Dollar amounts estimated yearly for the cost of crime do not include crimes that are not reported. Estimates from the AARP for what people lost due to telephone scams were over 8 billion dollars in 2002, with the elderly being primary targets for these low life individuals. That money left this country and cost many their homes and retirements.
Here are a few other figures from 2003:
"Crime is estimated to create $105 billion in medical expenses, lost earnings, and costs for victim services. Factoring in the intangible costs, such as pain and suffering and a reduced quality of life, brings the total estimated cost of crime to $450 billion annually."
"In 2003, total monetary loss due to telemarketing fraud was $1,764,433, for an average of $1,504 for each case."
"Reported burglaries resulted in an estimated monetary loss of $3.5 billion, with an estimated average of $1,626 per burglary." (Crime Reports, 2007, p. 1)
These figures are actual loss, not costs for labor to repair the damage. Often values are lower than actual value as well. There are direct and indirect repercussions for everyone when this happens.
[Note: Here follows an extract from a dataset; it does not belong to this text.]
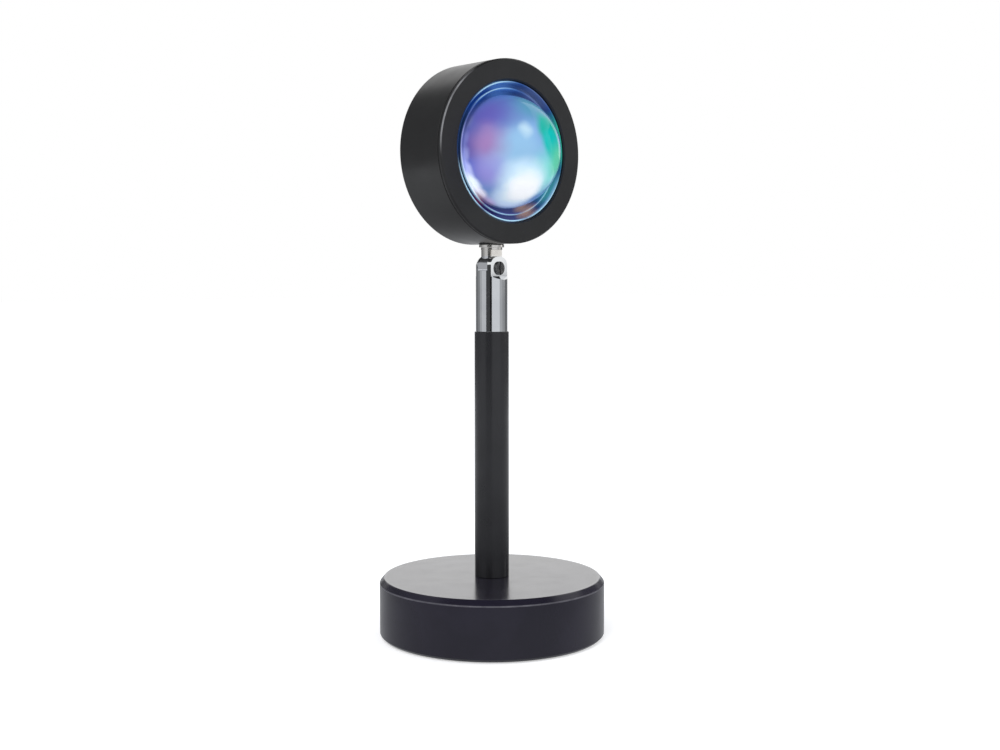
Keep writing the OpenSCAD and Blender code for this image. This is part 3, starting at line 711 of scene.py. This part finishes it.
def turned(name, corners, ends="capped", sides=SIDES, steps=5):
    """A piece turned round Z: a ring drawn out through corners, each a radius, a height and,
    where it is rounded, the rounding's own radius.
    Its ends are capped, joined to each other, or run together to a tip on the axis."""
    outline = rounded(corners, ends == "joined", steps)
    bpy.ops.object.select_all(action="DESELECT")
    radius, height = outline[0]
    bpy.ops.mesh.primitive_circle_add(vertices=sides, radius=radius, location=(0, 0, height),
                                      fill_type="NOTHING" if ends == "joined" else "NGON")
    piece = new_piece(name)
    bpy.ops.object.mode_set(mode="EDIT")
    bpy.ops.mesh.select_all(action="SELECT")
    for next_radius, next_height in outline[1:] + (outline[:1] if ends == "joined" else []):
        bpy.ops.mesh.extrude_region_move(TRANSFORM_OT_translate={"value": (0, 0, next_height - height)})
        if next_radius != radius:
            wider = next_radius / radius
            bpy.ops.transform.resize(value=(wider, wider, 1), center_override=(0, 0, next_height))
        radius, height = next_radius, next_height
    if ends == "tipped":
        bpy.ops.mesh.merge(type="CENTER")
    bpy.ops.mesh.select_all(action="SELECT")
    bpy.ops.mesh.remove_doubles(threshold=0.0005)
    bpy.ops.mesh.normals_make_consistent(inside=False)
    bpy.ops.object.mode_set(mode="OBJECT")
    bpy.ops.object.transform_apply(location=True, rotation=True, scale=True)
    return piece


def block(name, low, high):
    """A block between two corners."""
    bpy.ops.object.select_all(action="DESELECT")
    low, high = Vector(low), Vector(high)
    bpy.ops.mesh.primitive_cube_add(size=1, location=(low + high) / 2)
    piece = new_piece(name)
    piece.scale = high - low
    bpy.ops.object.transform_apply(location=True, rotation=True, scale=True)
    return piece


def turn_mesh(piece, angle, axis):
    """Turns a piece's mesh about an axis through the origin."""
    only(piece)
    bpy.ops.object.mode_set(mode="EDIT")
    bpy.ops.mesh.select_all(action="SELECT")
    # With no window this operator turns the other way
    bpy.ops.transform.rotate(value=-angle, orient_axis=axis, center_override=(0, 0, 0))
    bpy.ops.object.mode_set(mode="OBJECT")
    return piece


def move_mesh(piece, way):
    only(piece)
    bpy.ops.object.mode_set(mode="EDIT")
    bpy.ops.mesh.select_all(action="SELECT")
    bpy.ops.transform.translate(value=way)
    bpy.ops.object.mode_set(mode="OBJECT")
    return piece


def lay_over(piece, degrees, height):
    """Tips a piece made round Z about X, and lifts it to a height."""
    turn_mesh(piece, math.radians(degrees), "X")
    return move_mesh(piece, (0, 0, height))


def use_modifier(piece, kind, **settings):
    only(piece)
    bpy.ops.object.modifier_add(type=kind)
    modifier = piece.modifiers[-1]
    for setting, value in settings.items():
        setattr(modifier, setting, value)
    bpy.ops.object.modifier_apply(modifier=modifier.name)


def cut(piece, cutter, way="DIFFERENCE"):
    use_modifier(piece, "BOOLEAN", object=cutter, operation=way, solver="EXACT")
    bpy.data.objects.remove(cutter)
    return piece


def break_edges(piece, width=0.12, segments=3):
    """Takes the sharp edges off a cut piece."""
    use_modifier(piece, "BEVEL", width=width, segments=segments, limit_method="ANGLE",
                 angle_limit=SHARP)


def settle(piece, body, slot, *nodes, turn=None, place=(0, 0, 0), even=False):
    """Brings a piece from millimetres to its place in metres, all in its mesh, and says what it is."""
    only(piece)
    if turn:
        piece.rotation_euler = turn
    piece.location = Vector(place) * MM
    piece.scale = (MM, MM, MM)
    bpy.ops.object.transform_apply(location=True, rotation=True, scale=True)
    bpy.ops.object.shade_smooth_by_angle(angle=SHARP)
    if even:
        use_modifier(piece, "WEIGHTED_NORMAL", keep_sharp=True, weight=80)
    piece.data.materials.clear()
    piece.data.materials.append(FINISHES[slot])
    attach(piece, body)
    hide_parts(*nodes)
    return piece


# ---------- Base and pole ----------

def make_base_shell():
    shell = turned("painted_base_shell", [
        (5.1, BASE_TOP), (48, BASE_TOP, 0.4), (BASE_R, 24, 0.8), (BASE_R, 1.7, 0.4), (48.9, 0.6, 0.1),
        (48.4, 0.6), (48.4, 22.4), (46.4, 24.8), (5.1, 24.8),
    ], ends="joined")
    hole = turned("hole", [(3.8, 30), (3.8, 60)], sides=64)
    cut(shell, lay_over(hole, -90, INLET_Z))
    settle(shell, "base", "black_paint", "base_shell")


def make_base_pad():
    pad = turned("foam_base_pad", [(47.4, 0, 0.5), (47.4, 2, 0.2)])
    settle(pad, "base", "foam_pad", "base_pad")


def make_cable_gland():
    gland = turned("rubber_cable_gland", [
        (1.8, 43.6), (3.55, 43.6, 0.2), (3.55, 48.5), (5.5, 48.5), (5.5, 51.4, 0.5), (3.4, 51.4, 0.15),
        (3.0, 51.0, 0.15), (1.8, 51.0, 0.15),
    ], ends="joined", sides=96)
    lay_over(gland, -90, INLET_Z)
    wall = turned("wall", [
        (BASE_R - 1.6, -10), (BASE_R, -10), (BASE_R, 30), (BASE_R - 1.6, 30),
    ], ends="joined")
    throat = turned("throat", [(3.7, 40), (3.7, 60)], sides=64)
    cut(wall, lay_over(throat, -90, INLET_Z))
    cut(gland, wall)
    settle(gland, "base", "rubber", "cable_gland")


def make_pole():
    pole = turned("painted_pole", [
        (6.6, BASE_TOP), (POLE_R, BASE_TOP, 0.2), (POLE_R, POLE_TOP, 0.3), (6.6, POLE_TOP, 0.1),
    ], ends="joined", sides=FINE_SIDES)
    settle(pole, "base", "pole_paint", "pole_tube")


# ---------- Knuckle ----------

def slab(name, corners, low, high):
    """A flat shape in the XZ plane, drawn out along Y from low to high."""
    bpy.ops.object.select_all(action="DESELECT")
    bpy.ops.mesh.primitive_circle_add(vertices=len(corners), radius=1, fill_type="NGON")
    piece = new_piece(name)
    for vertex, (x, z) in zip(piece.data.vertices, corners):
        vertex.co = (x, low, z)
    bpy.ops.object.mode_set(mode="EDIT")
    bpy.ops.mesh.select_all(action="SELECT")
    bpy.ops.mesh.extrude_region_move(TRANSFORM_OT_translate={"value": (0, high - low, 0)})
    bpy.ops.mesh.select_all(action="SELECT")
    bpy.ops.mesh.normals_make_consistent(inside=False)
    bpy.ops.object.mode_set(mode="OBJECT")
    return piece


def arc(centre, radius, first, last, steps):
    """Points along an arc, from one angle to another in degrees."""
    return [(centre[0] + radius * math.cos(math.radians(first + (last - first) * i / steps)),
             centre[1] + radius * math.sin(math.radians(first + (last - first) * i / steps)))
            for i in range(steps + 1)]


def slot_cutter():
    """The room for the tongue: a round pocket, open above the near lip and lower on the far side."""
    lip, floor, pocket = -1, -5, 6.45
    first = math.degrees(math.asin(lip / -pocket)) + 180
    last = 360 + math.degrees(math.asin(floor / pocket))
    return slab("slot", [(9, PIVOT_Z + floor), (9, 180), (-9, 180), (-9, PIVOT_Z + lip)]
                + arc((0, PIVOT_Z), pocket, first, last, 48), -2.8, 2.8)


def ledge_cutter(side):
    """Takes an ear down to its flat, with a ledge that slopes outwards."""
    slope = 1.5 / (FORK_R - EAR_FLAT)
    ear = [(EAR_FLAT, LEDGE_Z), (9, LEDGE_Z - slope * (9 - EAR_FLAT)), (9, 180), (EAR_FLAT, 180)]
    return turn_mesh(slab("ear", ear, -9, 9), math.radians(90 * side), "Z")


def make_fork():
    fork = turned("chrome_fork", [
        (FORK_R, POLE_TOP, 0.15), (FORK_R, FORK_TOP, 4), (1.2, FORK_TOP),
    ], sides=FINE_SIDES, steps=12)
    cut(fork, slot_cutter())
    for side in (-1, 1):
        cut(fork, ledge_cutter(side))
    pin_hole = turned("pin_hole", [(1.8, -9), (1.8, 9)], sides=48)
    cut(fork, lay_over(pin_hole, 90, PIVOT_Z))
    cut(fork, turned("thread", [(5, 130), (5, 147.9)], sides=64))
    cut(fork, turned("wire_way", [(2.3, 140), (2.3, PIVOT_Z)], sides=48))
    break_edges(fork)
    settle(fork, "base", "chrome", "knuckle_fork", turn=(0, 0, FORK_TURN), even=True)


def make_pivot():
    head = turned("pivot_screw_head", [
        (1.7, -4.1), (1.7, EAR_FLAT), (3, EAR_FLAT, 0.08), (3, 5.15, 0.3), (2.35, 5.15, 0.1),
        (1.9, 4.9, 0.2), (0.3, 4.75),
    ], sides=FINE_SIDES)
    cut(head, block("driver_slot", (-0.35, -4, 4.45), (0.35, 4, 6)))
    break_edges(head, 0.05, 2)
    washer = turned("pivot_washer_ring", [
        (1.8, -4.75), (3, -4.75, 0.1), (3, -EAR_FLAT, 0.1), (1.8, -EAR_FLAT),
    ], ends="joined", sides=96)
    nut = turned("pivot_nut_hex", [(3.1754, -6.65), (3.1754, -4.75)], sides=6)
    cut(nut, turned("corners", [(2.65, -6.75), (2.75, -6.65), (3.3, -6.25), (3.3, -5.15), (2.75, -4.75),
                                (2.65, -4.65)], sides=96), "INTERSECT")
    thread = turned("thread_end", [(1.7, -4.2), (1.7, -6.4, 0.2), (0.4, -6.4)], sides=64)
    bore = turned("bore", [(1.72, -7), (1.72, -4)], sides=64)
    cut(nut, bore)
    break_edges(nut, 0.1, 2)
    for piece, slot, node in ((head, "steel", "pivot_screw"), (washer, "steel", "pivot_washer"),
                              (nut, "chrome", "pivot_nut")):
        turn_mesh(piece, math.radians(90), "X")
        settle(piece, "base", slot, node, turn=(0, 0, FORK_TURN), place=(0, 0, PIVOT_Z), even=True)
    turn_mesh(thread, math.radians(90), "X")
    settle(thread, "base", "steel", turn=(0, 0, FORK_TURN), place=(0, 0, PIVOT_Z))


def make_stem():
    stem = turned("swivel_stem_body", [(6.3, -2.7, 0.15), (6.3, 2.7, 0.15)], sides=FINE_SIDES)
    lay_over(stem, 90, PIVOT_Z)
    neck = turned("neck", [(4.75, PIVOT_Z), (4.75, FLATS_TOP)], sides=FINE_SIDES)
    cut(neck, block("flats", (-6, -2.7, 150), (6, 2.7, 180)), "INTERSECT")
    cut(stem, neck, "UNION")
    cut(stem, turned("collar", [
        (4.75, FLATS_TOP - 0.01), (4.75, FLANGE_Z), (5.6, FLANGE_Z, 0.2), (5.6, FLANGE_TOP, 0.2),
        (4, FLANGE_TOP), (4, 180.15, 0.3), (0.5, 180.15),
    ], sides=FINE_SIDES), "UNION")
    for side in (-1, 1):
        low, high = sorted((side * 2.25, side * 3.2))
        cut(stem, block("edge_groove", (-3.95, low, 168.4), (-3.45, high, FLATS_TOP - 0.15)))
    cut(stem, turned("bore", [(2.2, PIVOT_Z + 3.6), (2.2, 181)], sides=48))
    cut(stem, block("lead_window", (0, -1.3, PIVOT_Z + 3.6), (5, 1.3, PIVOT_Z + 6.2)))
    cut(stem, block("lead_channel", (2.6, -1.3, PIVOT_Z - 6.8), (5, 1.3, PIVOT_Z + 6.2)))
    pin_hole = turned("pin_hole", [(1.75, -9), (1.75, 9)], sides=48)
    cut(stem, lay_over(pin_hole, 90, PIVOT_Z))
    break_edges(stem)
    settle(stem, "knuckle", "nickel", "swivel_stem", turn=(0, 0, FORK_TURN), even=True)


# ---------- Head ----------

def make_drum():
    drum = turned("painted_drum", [
        (1, -FRONT), (HEAD_R, -FRONT, 0.8), (HEAD_R, 12.15, 0.25), (38, 12.15, 0.1), (38, -12.25, 0.5),
        (1, -12.25),
    ], steps=6)
    lay_over(drum, 90, HEAD_Z)
    cut(drum, turned("landing", [(5.8, LANDING_Z - 8), (5.8, LANDING_Z)], sides=96))
    cut(drum, turned("shank_hole", [(4.05, LANDING_Z - 8), (4.05, LANDING_Z + 6)], sides=96))
    settle(drum, "head", "drum_paint", "head_drum")


def make_bezel():
    bezel = turned("painted_bezel", [
        (31.2, FRONT, 0.1), (39.2, FRONT, 0.12), (HEAD_R, 13.65, 0.12), (HEAD_R, 12.55, 0.08), (38.9, 12.55),
        (38.9, 12.15), (37.9, 12.15), (37.9, 7.55, 0.2), (36.4, 7.55, 0.2), (36.4, 12.15), (33.1, 12.15),
        (33.1, 7.15), (31.5, 7.15), (31.5, 9.65), (30.6, 9.65), (30.6, 13.65, 0.1),
    ], ends="joined")
    settle(bezel, "head", "bezel_paint", "front_bezel", turn=HEAD_TURN, place=HEAD_PLACE)


def make_lens():
    dome = arc((0, DOME_MIDDLE), DOME_R, 0, 88, 44)
    lens = turned("coated_lens", [
        (29, 6.65), (31.4, 6.65, 0.2), (31.4, 9.65, 0.1), (30.2, 9.65), (30.2, 13.35, 0.2),
        (29.6, 13.35, 0.2), (29.3, 9.65, 0.3), (27.8, 9.65, 0.2), (27.4, 12.15, 0.2), (26.6, 12.15, 0.2),
        (26.3, 8.25, 0.2), (DOME_R, 8.25, 0.2),
    ] + dome, ends="tipped")
    settle(lens, "head", "lens_glass", "lens", turn=HEAD_TURN, place=HEAD_PLACE)


def make_slip_washer():
    washer = turned("slip_washer_ring", [
        (4.1, 173.75), (5.4, 173.75, 0.1), (5.4, LANDING_Z, 0.1), (4.1, LANDING_Z),
    ], ends="joined", sides=96)
    settle(washer, "head", "black_plastic", "slip_washer")


def dress_inner_parts():
    """Every CAD part that stays gets the finish of its slot."""
    slots = {row["node"]: row["material_slot"] for row in frame["record"]["subparts"]}
    for name, node in frame["nodes"].items():
        if not node.hide_render:
            node.data.materials.clear()
            node.data.materials.append(FINISHES[slots[name]])


make_finishes()
place_camera()
light_world()
lay_floor()
for row in CARDS:
    card(*row)
finish_card(new_sheet("ceiling_card", 2.8, (-0.13, -0.15, 1.9)), 0.02)
floor_card()
soft_lamp("key_lamp", (-0.9, -0.5, 0.9), (0, 0, 0.15), (0.5, 0.5), 6)
soft_lamp("fill_lamp", (1.0, -0.6, 0.5), (0, 0, 0.15), (0.5, 0.5), 4)

make_base_shell()
make_base_pad()
make_cable_gland()
make_pole()
make_fork()
make_pivot()
make_stem()
make_drum()
make_bezel()
make_lens()
make_slip_washer()
dress_inner_parts()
There are costs of crime that the public may never hear about. Budget concerns can restrict investigations often to the detriment of the case. The cost of obtaining expert witnesses for court testimony leads to negotiated plea bargains or dismissed charges. Evidence can not be processed properly due to costs. The list goes on and on.
It is possibly the emotional costs that wreck the most havoc. As an officer I can still point out every house, every street corner and every alley where blood was shed. Neighbors, friends and most of all families never are the same after a criminal tragedy. How do you put a price on a human life? On a body that has been beaten and raped? On a child that was left abandoned?
Media then heightens the pain and blasts it across the headlines for all. The sense of utter helplessness, and often fear, grips a hold like a vice clamp for some. The balancing act of the publics' right to know with the victims rights to heal is never easy and often ignored by those who profit from crime.
Crime is an invasion into everyone's life and pocketbook. Crime knows no social, racial, religion, age or gender it does not discriminate and neither does the cost.